+++ Material provided

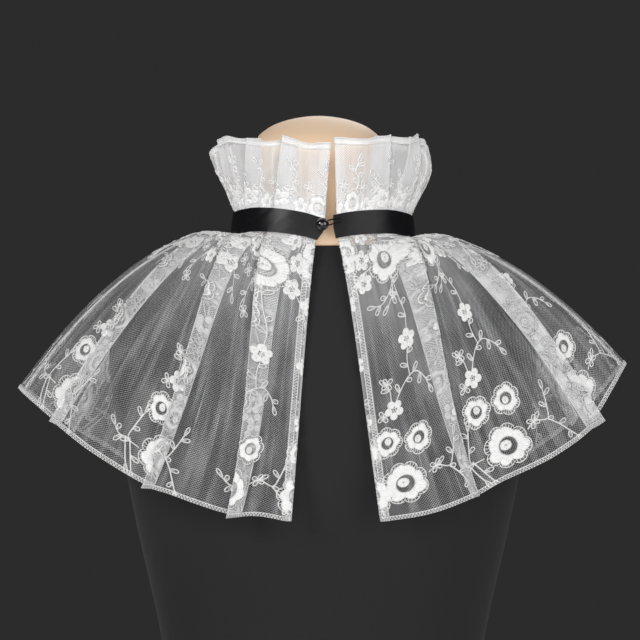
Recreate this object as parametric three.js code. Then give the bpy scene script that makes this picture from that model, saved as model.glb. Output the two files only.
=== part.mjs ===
// A detachable lace collar on a dress form: a knife-pleated lace capelet and a standing lace ruffle,
// both sewn to one satin neck ribbon that closes in front with a round button and a cord loop.
// Millimetres, +Z up, -Y is the front. The origin is the middle of the form's flat underside.
import * as THREE from "three";

// ---- driving dimensions -------------------------------------------------------------------------

const SEAM_Z = 560; // height of the neck seam above the floor
const RING_X = 71.9; // half width of the outermost lace layer at the seam
const RING_Y = 60.4; // half depth of the same
const CLOTH = 1; // thickness of a lace wall
const LAYER = 2; // distance from one layer of a folded pleat to the next
const FIT = 0.43; // gap between pieces that touch, before their facets take up to 0.13 of it
const SEAM_GAP = 0.7; // the same between the capelet and the ruffle, under the ribbon
const RIBBON_WIDTH = 19;
const RIBBON_WALL = 0.8;
const RIBBON_ENDS = { right: 6.4, left: -0.7 }; // degrees from the centre front
const NECK_FLARE = 0.12; // how much the neck ring widens for each millimetre down
const SIDE_TILT = -1.3; // the ring hangs lower on the wearer's left
const BAND = 10.9; // how far the lace runs down, or up, before it leaves the ribbon
const FRONT_HEM = { width: 8, extra: 0.7 }; // the turned-in front edges are thicker

const HEM_HALF_WIDTH = 241;
const HEM_FRONT = 133; // depth of the hem in front of the neck's axis
const HEM_BACK = 140;
const HEM_SQUARENESS = 2.6; // exponent of the hem's plan, 2 is an ellipse
const SHOULDER_PUFF = 10.5; // how far the lace stands up beside the ribbon, at the sides
const CAPELET_SWEEP = 2.1; // exponent of how early the folds run straight down, 1 is evenly
const FLUTE = 4.5; // how far the cloth between two pleats bulges at the hem
const PUCKER = 0.55; // height of the small gathers beside the ribbon

const RUFFLE_SWEEP = 1;
const RUFFLE_CURL = 4; // exponent of the ruffle's curl, which is strongest at the top edge
const TIP_SPREAD = 0.4; // how much of a fold's tip the cloth beside the fold follows
const RUFFLE_WAVE = 3; // how far the cloth between two pleats bulges at the top edge

// Height of the seam round the neck, from the centre front (0) to the centre back (180).
const SEAM = [
  { deg: 0, rise: -8.5 },
  { deg: 12, rise: -4.2 },
  { deg: 28, rise: -1.5 },
  { deg: 48, rise: -0.8 },
  { deg: 70, rise: -3.2 },
  { deg: 92, rise: -5.5 },
  { deg: 135, rise: -1 },
  { deg: 180, rise: 4 },
];

// How the capelet bends from the neck to the hem: two guides, each as its share of the way out and of
// the way down, which differs between the sides and the front.
const DRAPE = [
  { out: 0.25, side: -0.02, front: 0.187 },
  { out: 0.6, side: 0.2, front: 0.52 },
];

// How far the hem hangs below the seam, from the centre front (0) to the centre back (180).
const HEM = [
  { deg: 0, right: 241, left: 241 },
  { deg: 15, right: 234, left: 230 },
  { deg: 30, right: 208, left: 209 },
  { deg: 45, right: 187, left: 184 },
  { deg: 60, right: 159, left: 158 },
  { deg: 75, right: 126, left: 142 },
  { deg: 90, right: 114.5, left: 135 },
  { deg: 105, right: 124, left: 141 },
  { deg: 120, right: 147, left: 156 },
  { deg: 135, right: 176, left: 178 },
  { deg: 150, right: 203, left: 203 },
  { deg: 165, right: 220, left: 220 },
  { deg: 180, right: 226, left: 226 },
];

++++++

To do: Produce an exact copy of the whole listing.

The response:
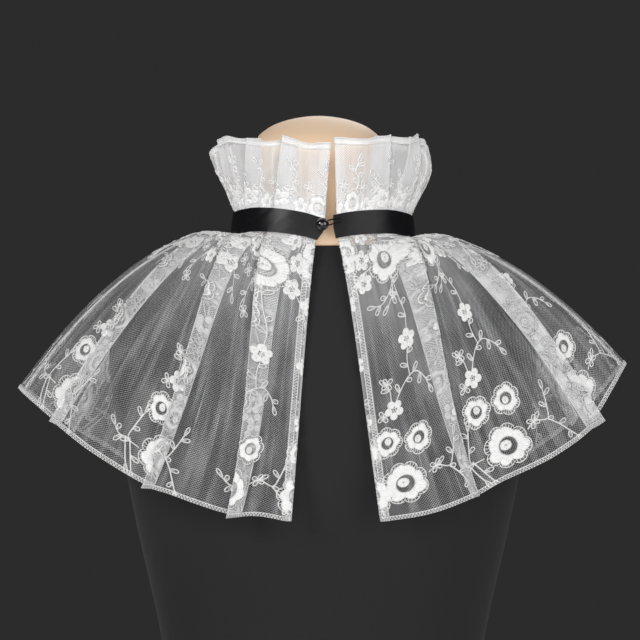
Recreate this object as parametric three.js code. Then give the bpy scene script that makes this picture from that model, saved as model.glb. Output the two files only.
=== part.mjs ===
// A detachable lace collar on a dress form: a knife-pleated lace capelet and a standing lace ruffle,
// both sewn to one satin neck ribbon that closes in front with a round button and a cord loop.
// Millimetres, +Z up, -Y is the front. The origin is the middle of the form's flat underside.
import * as THREE from "three";

// ---- driving dimensions -------------------------------------------------------------------------

const SEAM_Z = 560; // height of the neck seam above the floor
const RING_X = 71.9; // half width of the outermost lace layer at the seam
const RING_Y = 60.4; // half depth of the same
const CLOTH = 1; // thickness of a lace wall
const LAYER = 2; // distance from one layer of a folded pleat to the next
const FIT = 0.43; // gap between pieces that touch, before their facets take up to 0.13 of it
const SEAM_GAP = 0.7; // the same between the capelet and the ruffle, under the ribbon
const RIBBON_WIDTH = 19;
const RIBBON_WALL = 0.8;
const RIBBON_ENDS = { right: 6.4, left: -0.7 }; // degrees from the centre front
const NECK_FLARE = 0.12; // how much the neck ring widens for each millimetre down
const SIDE_TILT = -1.3; // the ring hangs lower on the wearer's left
const BAND = 10.9; // how far the lace runs down, or up, before it leaves the ribbon
const FRONT_HEM = { width: 8, extra: 0.7 }; // the turned-in front edges are thicker

const HEM_HALF_WIDTH = 241;
const HEM_FRONT = 133; // depth of the hem in front of the neck's axis
const HEM_BACK = 140;
const HEM_SQUARENESS = 2.6; // exponent of the hem's plan, 2 is an ellipse
const SHOULDER_PUFF = 10.5; // how far the lace stands up beside the ribbon, at the sides
const CAPELET_SWEEP = 2.1; // exponent of how early the folds run straight down, 1 is evenly
const FLUTE = 4.5; // how far the cloth between two pleats bulges at the hem
const PUCKER = 0.55; // height of the small gathers beside the ribbon

const RUFFLE_SWEEP = 1;
const RUFFLE_CURL = 4; // exponent of the ruffle's curl, which is strongest at the top edge
const TIP_SPREAD = 0.4; // how much of a fold's tip the cloth beside the fold follows
const RUFFLE_WAVE = 3; // how far the cloth between two pleats bulges at the top edge

// Height of the seam round the neck, from the centre front (0) to the centre back (180).
const SEAM = [
  { deg: 0, rise: -8.5 },
  { deg: 12, rise: -4.2 },
  { deg: 28, rise: -1.5 },
  { deg: 48, rise: -0.8 },
  { deg: 70, rise: -3.2 },
  { deg: 92, rise: -5.5 },
  { deg: 135, rise: -1 },
  { deg: 180, rise: 4 },
];

// How the capelet bends from the neck to the hem: two guides, each as its share of the way out and of
// the way down, which differs between the sides and the front.
const DRAPE = [
  { out: 0.25, side: -0.02, front: 0.187 },
  { out: 0.6, side: 0.2, front: 0.52 },
];

// How far the hem hangs below the seam, from the centre front (0) to the centre back (180).
const HEM = [
  { deg: 0, right: 241, left: 241 },
  { deg: 15, right: 234, left: 230 },
  { deg: 30, right: 208, left: 209 },
  { deg: 45, right: 187, left: 184 },
  { deg: 60, right: 159, left: 158 },
  { deg: 75, right: 126, left: 142 },
  { deg: 90, right: 114.5, left: 135 },
  { deg: 105, right: 124, left: 141 },
  { deg: 120, right: 147, left: 156 },
  { deg: 135, right: 176, left: 178 },
  { deg: 150, right: 203, left: 203 },
  { deg: 165, right: 220, left: 220 },
  { deg: 180, right: 226, left: 226 },
];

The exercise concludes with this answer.